» WRITTEN INSTRUCTION
List each line of the data in which the string "json" appears.

» MATERIAL TO PROCESS
+--

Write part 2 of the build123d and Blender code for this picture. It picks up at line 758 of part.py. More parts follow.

+--

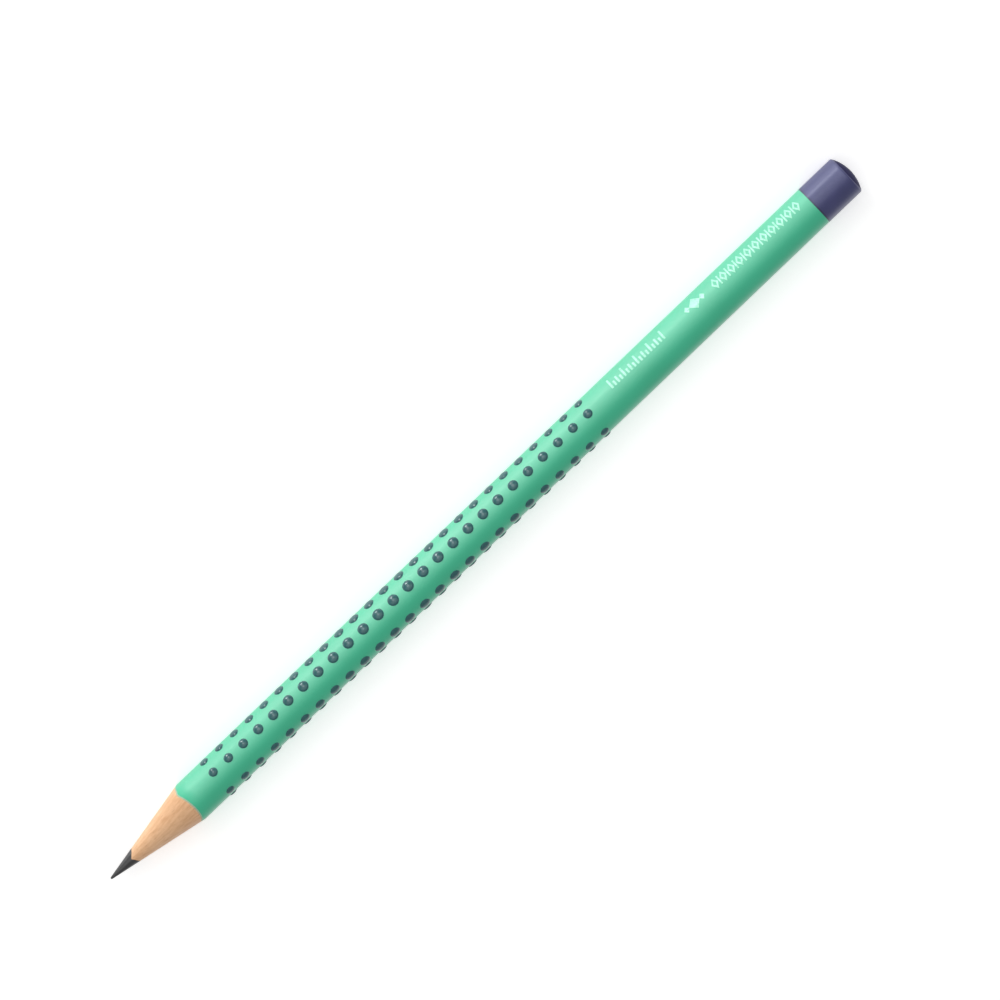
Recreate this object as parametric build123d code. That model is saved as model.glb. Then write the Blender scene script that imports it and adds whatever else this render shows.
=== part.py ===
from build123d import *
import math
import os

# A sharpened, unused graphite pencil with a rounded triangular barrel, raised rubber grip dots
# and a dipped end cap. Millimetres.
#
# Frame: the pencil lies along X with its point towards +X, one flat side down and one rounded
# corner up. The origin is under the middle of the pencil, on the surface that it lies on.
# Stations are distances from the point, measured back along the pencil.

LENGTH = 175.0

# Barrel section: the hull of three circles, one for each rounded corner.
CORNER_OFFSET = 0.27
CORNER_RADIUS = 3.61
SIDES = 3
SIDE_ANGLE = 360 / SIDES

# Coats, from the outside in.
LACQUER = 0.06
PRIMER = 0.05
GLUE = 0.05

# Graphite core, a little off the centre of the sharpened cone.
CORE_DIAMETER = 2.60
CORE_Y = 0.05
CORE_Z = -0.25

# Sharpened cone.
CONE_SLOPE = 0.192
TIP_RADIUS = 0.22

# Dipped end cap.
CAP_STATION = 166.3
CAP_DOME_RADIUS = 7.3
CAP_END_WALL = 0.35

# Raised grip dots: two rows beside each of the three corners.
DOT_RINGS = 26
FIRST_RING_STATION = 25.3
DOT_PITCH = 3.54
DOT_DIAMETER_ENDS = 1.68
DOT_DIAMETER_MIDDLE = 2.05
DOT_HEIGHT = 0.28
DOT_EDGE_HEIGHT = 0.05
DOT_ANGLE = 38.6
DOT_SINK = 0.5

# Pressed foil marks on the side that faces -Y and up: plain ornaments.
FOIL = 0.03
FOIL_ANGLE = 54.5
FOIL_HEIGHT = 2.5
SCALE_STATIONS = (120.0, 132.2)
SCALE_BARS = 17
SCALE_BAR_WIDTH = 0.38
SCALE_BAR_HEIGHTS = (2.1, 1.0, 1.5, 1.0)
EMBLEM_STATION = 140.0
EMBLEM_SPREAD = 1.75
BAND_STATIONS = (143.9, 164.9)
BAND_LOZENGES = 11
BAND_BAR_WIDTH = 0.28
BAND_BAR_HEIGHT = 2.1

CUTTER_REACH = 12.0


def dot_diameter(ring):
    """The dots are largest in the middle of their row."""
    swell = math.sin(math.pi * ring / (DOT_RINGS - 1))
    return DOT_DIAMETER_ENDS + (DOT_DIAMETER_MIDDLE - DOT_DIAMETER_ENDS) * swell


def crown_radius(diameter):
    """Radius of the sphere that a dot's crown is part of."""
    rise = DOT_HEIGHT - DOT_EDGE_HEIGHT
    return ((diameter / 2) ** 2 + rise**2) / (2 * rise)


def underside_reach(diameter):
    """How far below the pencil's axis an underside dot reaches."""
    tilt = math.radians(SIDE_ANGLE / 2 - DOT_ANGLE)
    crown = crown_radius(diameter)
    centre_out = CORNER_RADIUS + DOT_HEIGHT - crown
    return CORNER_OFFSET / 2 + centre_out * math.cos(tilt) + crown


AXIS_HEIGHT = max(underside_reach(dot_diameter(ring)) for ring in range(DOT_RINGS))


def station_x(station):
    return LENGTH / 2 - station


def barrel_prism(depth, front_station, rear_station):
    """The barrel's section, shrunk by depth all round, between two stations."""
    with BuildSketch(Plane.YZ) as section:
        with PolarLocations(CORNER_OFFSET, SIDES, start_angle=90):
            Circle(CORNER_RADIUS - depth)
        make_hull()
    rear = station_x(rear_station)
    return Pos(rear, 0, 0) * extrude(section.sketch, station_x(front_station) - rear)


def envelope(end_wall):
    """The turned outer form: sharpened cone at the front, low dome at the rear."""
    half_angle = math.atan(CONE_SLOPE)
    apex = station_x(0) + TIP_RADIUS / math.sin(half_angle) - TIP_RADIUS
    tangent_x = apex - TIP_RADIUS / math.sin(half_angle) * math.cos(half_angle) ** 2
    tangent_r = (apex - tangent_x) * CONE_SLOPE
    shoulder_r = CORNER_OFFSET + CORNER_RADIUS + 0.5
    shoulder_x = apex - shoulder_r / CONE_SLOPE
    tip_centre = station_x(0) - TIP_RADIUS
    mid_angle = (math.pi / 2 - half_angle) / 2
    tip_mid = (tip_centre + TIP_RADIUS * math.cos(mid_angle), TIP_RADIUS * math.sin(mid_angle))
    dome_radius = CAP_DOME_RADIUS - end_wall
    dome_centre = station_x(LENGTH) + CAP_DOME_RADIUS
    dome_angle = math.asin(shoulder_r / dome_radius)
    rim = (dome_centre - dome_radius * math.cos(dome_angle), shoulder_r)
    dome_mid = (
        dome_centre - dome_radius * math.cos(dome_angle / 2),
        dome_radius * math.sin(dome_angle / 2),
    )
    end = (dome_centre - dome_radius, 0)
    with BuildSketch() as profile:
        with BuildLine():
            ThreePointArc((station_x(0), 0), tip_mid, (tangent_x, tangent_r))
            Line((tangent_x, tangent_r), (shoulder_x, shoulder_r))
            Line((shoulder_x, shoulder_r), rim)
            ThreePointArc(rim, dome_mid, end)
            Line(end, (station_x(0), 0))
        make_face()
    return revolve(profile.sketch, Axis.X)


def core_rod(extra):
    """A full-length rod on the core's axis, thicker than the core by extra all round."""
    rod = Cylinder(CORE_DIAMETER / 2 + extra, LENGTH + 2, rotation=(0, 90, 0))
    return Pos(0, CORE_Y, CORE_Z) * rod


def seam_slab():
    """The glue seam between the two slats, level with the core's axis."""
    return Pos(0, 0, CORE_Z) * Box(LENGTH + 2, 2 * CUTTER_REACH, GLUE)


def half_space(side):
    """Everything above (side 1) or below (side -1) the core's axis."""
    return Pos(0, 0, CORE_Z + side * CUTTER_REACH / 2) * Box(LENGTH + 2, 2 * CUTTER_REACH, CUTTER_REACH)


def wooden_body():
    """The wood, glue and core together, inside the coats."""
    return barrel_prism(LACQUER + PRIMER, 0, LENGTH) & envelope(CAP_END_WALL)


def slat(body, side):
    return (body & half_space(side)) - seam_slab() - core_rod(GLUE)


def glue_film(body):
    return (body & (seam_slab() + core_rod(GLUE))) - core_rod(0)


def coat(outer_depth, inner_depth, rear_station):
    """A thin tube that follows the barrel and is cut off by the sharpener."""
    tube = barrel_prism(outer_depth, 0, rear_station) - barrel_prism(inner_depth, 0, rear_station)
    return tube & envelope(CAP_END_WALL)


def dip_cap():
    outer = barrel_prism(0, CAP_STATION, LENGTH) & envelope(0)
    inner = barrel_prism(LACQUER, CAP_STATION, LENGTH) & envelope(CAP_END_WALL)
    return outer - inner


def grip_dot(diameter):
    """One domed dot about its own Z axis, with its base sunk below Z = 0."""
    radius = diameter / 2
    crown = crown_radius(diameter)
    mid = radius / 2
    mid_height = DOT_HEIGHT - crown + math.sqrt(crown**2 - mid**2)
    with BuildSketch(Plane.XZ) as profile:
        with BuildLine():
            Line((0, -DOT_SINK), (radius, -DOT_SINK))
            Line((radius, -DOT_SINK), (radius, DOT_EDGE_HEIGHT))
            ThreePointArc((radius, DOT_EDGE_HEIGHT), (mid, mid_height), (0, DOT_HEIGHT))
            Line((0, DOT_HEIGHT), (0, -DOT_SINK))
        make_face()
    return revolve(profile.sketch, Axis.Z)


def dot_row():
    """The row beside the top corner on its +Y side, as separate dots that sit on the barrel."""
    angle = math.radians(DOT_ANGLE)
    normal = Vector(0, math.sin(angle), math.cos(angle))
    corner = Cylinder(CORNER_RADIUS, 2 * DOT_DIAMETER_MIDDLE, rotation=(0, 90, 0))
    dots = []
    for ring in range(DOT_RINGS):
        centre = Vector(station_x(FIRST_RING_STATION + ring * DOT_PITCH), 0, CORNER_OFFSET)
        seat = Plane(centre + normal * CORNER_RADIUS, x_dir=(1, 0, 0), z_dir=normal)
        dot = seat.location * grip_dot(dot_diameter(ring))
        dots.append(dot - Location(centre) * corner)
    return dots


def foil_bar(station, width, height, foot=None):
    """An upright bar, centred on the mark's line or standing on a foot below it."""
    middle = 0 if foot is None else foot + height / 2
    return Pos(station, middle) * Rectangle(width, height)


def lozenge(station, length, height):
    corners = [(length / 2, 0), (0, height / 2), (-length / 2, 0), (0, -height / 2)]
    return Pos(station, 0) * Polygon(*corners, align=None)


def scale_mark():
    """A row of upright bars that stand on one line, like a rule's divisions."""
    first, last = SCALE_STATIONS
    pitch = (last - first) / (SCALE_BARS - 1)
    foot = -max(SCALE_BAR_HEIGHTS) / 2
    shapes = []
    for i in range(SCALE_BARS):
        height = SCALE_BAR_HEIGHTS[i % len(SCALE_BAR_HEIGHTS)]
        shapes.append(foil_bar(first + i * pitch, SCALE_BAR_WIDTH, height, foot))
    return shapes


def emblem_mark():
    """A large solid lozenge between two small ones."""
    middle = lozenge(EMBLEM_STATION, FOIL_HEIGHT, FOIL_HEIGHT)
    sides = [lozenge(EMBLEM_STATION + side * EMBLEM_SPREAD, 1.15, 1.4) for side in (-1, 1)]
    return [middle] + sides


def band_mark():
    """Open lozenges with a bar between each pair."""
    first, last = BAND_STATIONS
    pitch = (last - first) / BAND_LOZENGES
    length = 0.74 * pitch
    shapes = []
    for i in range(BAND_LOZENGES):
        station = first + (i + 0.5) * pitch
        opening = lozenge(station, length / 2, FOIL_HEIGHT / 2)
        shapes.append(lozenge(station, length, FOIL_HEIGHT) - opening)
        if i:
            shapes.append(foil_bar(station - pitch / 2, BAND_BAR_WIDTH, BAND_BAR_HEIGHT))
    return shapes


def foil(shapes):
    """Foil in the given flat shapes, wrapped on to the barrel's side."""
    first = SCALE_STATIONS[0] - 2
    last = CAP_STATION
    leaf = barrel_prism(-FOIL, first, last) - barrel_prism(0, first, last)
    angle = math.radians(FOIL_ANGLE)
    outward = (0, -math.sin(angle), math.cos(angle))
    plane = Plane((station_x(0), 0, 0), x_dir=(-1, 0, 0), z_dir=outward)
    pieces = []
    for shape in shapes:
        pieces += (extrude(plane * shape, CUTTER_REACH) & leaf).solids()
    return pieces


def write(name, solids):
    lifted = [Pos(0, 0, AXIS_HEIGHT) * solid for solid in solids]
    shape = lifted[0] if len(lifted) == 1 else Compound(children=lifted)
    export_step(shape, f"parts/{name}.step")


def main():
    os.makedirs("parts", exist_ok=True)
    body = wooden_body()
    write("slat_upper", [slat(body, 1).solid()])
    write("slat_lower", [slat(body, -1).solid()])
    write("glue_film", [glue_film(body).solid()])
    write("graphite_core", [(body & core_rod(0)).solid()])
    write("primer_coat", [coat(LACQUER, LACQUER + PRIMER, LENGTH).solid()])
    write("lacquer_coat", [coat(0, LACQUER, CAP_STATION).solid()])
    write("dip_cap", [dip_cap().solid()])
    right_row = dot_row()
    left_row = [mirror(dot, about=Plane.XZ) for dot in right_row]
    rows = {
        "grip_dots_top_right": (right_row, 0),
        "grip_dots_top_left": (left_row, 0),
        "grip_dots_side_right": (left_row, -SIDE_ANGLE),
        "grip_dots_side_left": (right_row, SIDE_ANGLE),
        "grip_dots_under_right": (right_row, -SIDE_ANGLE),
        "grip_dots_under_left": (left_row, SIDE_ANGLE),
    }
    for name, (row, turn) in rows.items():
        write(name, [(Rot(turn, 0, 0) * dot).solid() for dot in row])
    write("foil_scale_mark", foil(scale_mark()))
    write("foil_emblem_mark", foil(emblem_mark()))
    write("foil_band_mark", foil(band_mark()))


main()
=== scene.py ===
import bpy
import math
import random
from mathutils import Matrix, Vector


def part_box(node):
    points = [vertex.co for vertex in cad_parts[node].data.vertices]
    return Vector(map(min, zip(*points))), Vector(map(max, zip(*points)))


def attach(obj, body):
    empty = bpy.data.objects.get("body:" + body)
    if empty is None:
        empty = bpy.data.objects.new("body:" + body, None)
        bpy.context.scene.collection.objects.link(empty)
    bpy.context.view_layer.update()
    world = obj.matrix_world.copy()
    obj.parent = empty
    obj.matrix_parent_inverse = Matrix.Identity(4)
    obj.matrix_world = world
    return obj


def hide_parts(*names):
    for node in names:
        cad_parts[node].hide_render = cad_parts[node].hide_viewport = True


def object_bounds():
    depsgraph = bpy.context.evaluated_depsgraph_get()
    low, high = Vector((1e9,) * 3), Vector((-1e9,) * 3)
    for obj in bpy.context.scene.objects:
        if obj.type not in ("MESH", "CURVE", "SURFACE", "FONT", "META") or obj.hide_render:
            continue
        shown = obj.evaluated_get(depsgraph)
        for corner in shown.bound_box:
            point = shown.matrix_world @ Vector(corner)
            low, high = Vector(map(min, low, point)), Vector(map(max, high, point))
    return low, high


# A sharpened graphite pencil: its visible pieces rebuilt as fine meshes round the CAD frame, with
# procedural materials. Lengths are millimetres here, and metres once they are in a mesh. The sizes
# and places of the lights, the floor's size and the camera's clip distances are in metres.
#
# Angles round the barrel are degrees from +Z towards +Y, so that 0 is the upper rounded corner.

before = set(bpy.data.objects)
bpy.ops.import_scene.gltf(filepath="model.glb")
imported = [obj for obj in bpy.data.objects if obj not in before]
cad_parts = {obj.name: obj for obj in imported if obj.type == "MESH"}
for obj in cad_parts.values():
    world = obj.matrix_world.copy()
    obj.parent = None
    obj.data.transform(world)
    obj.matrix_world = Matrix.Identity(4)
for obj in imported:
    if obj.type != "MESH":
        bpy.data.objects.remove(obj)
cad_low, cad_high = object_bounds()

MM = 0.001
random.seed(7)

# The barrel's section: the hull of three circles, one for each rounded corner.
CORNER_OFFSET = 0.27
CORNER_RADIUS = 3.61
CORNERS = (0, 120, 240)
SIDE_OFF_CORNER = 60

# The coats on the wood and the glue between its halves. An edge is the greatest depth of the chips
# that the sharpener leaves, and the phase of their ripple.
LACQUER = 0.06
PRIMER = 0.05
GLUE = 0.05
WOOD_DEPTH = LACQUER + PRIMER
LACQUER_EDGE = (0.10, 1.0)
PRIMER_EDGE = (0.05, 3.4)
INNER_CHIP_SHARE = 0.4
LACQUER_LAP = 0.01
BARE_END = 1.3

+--

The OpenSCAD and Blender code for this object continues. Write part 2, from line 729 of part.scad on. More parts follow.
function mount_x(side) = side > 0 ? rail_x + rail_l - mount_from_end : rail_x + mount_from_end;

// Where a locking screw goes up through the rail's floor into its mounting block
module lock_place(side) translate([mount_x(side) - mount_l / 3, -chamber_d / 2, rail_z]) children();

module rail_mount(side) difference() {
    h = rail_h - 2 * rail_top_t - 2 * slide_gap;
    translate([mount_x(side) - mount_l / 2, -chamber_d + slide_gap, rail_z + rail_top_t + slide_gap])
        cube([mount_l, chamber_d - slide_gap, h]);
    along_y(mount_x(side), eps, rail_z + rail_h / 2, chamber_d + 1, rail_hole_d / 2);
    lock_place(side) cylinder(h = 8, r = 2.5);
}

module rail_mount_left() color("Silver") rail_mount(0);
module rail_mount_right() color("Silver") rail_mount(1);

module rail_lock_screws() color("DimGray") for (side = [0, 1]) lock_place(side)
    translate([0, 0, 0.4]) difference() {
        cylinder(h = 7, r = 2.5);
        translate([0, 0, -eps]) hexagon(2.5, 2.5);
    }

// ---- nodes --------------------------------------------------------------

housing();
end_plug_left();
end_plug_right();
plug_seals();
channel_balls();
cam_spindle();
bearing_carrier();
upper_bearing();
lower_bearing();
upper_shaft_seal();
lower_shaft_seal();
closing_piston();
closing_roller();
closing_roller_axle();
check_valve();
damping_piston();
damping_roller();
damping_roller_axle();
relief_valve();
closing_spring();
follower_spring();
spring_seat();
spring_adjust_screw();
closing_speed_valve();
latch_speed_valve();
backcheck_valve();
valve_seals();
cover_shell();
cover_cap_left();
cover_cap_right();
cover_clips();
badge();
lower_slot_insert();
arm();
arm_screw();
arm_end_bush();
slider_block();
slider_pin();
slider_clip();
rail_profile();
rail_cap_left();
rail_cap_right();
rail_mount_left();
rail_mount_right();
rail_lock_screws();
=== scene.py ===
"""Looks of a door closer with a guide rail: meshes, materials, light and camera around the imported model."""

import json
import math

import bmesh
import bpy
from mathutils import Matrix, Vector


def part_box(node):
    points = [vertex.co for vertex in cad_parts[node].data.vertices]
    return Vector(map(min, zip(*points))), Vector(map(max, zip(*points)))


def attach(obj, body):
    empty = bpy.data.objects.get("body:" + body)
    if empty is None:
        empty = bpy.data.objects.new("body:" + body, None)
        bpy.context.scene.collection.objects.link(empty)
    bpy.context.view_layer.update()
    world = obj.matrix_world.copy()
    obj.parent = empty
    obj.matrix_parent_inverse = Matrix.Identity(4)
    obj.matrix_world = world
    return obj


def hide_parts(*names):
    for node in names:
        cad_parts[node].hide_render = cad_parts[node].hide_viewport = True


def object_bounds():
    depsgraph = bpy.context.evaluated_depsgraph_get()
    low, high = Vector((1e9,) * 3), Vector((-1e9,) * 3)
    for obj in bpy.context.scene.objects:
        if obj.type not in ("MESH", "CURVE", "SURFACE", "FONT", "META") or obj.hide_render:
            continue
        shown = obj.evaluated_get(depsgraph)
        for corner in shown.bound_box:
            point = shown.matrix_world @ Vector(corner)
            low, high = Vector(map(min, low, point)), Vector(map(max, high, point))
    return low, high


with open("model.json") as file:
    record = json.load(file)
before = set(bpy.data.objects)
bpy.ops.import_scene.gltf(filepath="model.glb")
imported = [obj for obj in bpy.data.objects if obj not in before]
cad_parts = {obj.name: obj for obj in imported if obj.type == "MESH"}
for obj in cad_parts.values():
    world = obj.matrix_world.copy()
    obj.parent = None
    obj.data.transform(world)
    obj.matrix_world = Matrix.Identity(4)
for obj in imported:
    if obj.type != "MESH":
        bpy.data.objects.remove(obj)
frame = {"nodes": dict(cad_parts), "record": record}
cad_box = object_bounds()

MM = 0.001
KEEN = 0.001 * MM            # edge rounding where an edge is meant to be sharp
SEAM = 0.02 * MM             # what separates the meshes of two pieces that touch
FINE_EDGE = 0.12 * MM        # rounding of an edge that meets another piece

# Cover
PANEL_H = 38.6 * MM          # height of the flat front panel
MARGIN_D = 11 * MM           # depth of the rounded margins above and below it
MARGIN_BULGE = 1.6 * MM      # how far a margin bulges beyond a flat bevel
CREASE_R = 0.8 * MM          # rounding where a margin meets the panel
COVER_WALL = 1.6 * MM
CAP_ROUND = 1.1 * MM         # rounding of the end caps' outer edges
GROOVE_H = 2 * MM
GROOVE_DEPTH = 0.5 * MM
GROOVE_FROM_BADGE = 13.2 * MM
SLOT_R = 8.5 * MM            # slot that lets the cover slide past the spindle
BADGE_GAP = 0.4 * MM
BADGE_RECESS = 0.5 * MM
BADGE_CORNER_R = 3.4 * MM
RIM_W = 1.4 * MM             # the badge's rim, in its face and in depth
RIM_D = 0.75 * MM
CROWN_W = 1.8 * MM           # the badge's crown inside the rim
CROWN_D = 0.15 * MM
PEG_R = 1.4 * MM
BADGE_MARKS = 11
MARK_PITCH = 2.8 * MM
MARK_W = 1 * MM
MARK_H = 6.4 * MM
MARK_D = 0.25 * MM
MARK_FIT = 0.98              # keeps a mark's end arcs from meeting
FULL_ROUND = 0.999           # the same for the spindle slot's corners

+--

» WRITTEN REPLY
import json
with open("model.json") as file:
    record = json.load(file)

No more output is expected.